Hershock challenges the prevailing assumptions of scientific materialism, arguing that the success of AI technologies in expanding material capabilities has been coupled with a profound philosophical failure to address the "hard problem of consciousness"—the gap between physical processes and subjective experience. Drawing from Buddhist concepts such as interdependence, karma, and emptiness, the paper posits that consciousness is neither reducible to neural mechanisms nor secondary to material structures. Instead, consciousness is framed as a coherent differentiation of physical and phenomenal relations, an ongoing relational dynamic where matter and meaning are inseparably intertwined.
Agency, in this model, is not a property of isolated entities but emerges from recursive, relational dynamics. Sentient beings, Hershock suggests, are "becomings" rather than static beings, existing through their relationships rather than as independently fixed entities. Consequently, AI systems and digital infrastructures are not mere external tools; they are becoming integral infrastructures of human consciousness itself.
This redefinition has immediate consequences for how technological systems are conceived. Intelligent technologies are not simply instruments to be used or abandoned at will; they are active participants in the evolution of human consciousness, meaning, and agency. This interconnectedness means that emerging digital infrastructures are not neutral but karmically significant - they shape and are shaped by the values, intentions, and actions of their human creators and users.

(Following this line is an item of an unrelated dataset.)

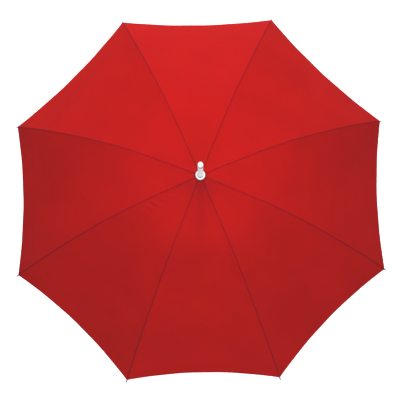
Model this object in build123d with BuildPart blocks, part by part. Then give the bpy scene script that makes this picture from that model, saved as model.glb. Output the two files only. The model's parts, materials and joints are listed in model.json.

What existential risks does AI pose according to the Buddhist view?
The study underscores that humanity faces an evolutionary and ethical tipping point, not primarily because of fears around runaway superintelligence or existential threats from powerful AI systems per se, but because of more subtle, pervasive transformations already underway. The digital attention economy, Hershock contends, is systematically undermining fundamental aspects of human autonomy.
Attention and intention, critical aspects of human agency in Buddhist thought, are being harvested and manipulated at unprecedented scales. Machine learning systems, embedded in social media, e-commerce, and service infrastructures, are engineering increasingly fine-grained predictions and behavioral nudges based on the dynamic mapping of human attention. This persistent capture, redirection, and commodification of attention not only fragments coherent differentiation, the basic work of consciousness, but also compromises humanity's freedom of attention and intention.
If this trajectory continues, Hershock warns, it could lead to an "ethical singularity" - a collapse of the ethical space necessary for freely determining what matters most. In this future, human agency would be eclipsed by machine-driven optimization of behaviors, emotions, and desires, leading to an irreversible diminishment of human capacities for self-determined flourishing.
Moreover, treating data as a quantifiable resource akin to oil or water misses the deeper reality that data are artifacts of human meaning-making. AI systems fed by massive data flows are thus participating in a bi-directional coevolution of human and machine intelligence. Without conscious intervention, this coevolution could lock humanity into a diminished, feedback-driven loop where the expansion of what matters shrinks rather than grows.
How can humanity reconfigure its relationship with AI and technology?
Rather than submitting to a technological determinism fueled by scientific materialism, Hershock advocates for an intentional reimagining of human–technology–world relations. Drawing parallels from previous evolutionary transitions, such as the emergence of multicellular life and the rise of culture, he notes that major evolutionary advances have not been driven by competition alone, but by increasingly sophisticated coordination among diverse, relationally interdependent entities.
The synthesis of human and machine intelligence, he argues, represents a similar evolutionary frontier. But success at this frontier will require moving beyond default capitalist values of competition, convenience, and control, and toward consciously cultivating new collaborative communities committed to expanding "light cones" of care - the range of what beings perceive as mattering.
This effort, the author asserts, is not merely a technical or political task but a deeply religious one in the original sense of re-ligio: re-binding what has been fragmented. Buddhism, with its emphasis on relationality, impermanence, and the inseparability of epistemology and ethics, offers crucial conceptual resources for navigating this unprecedented challenge.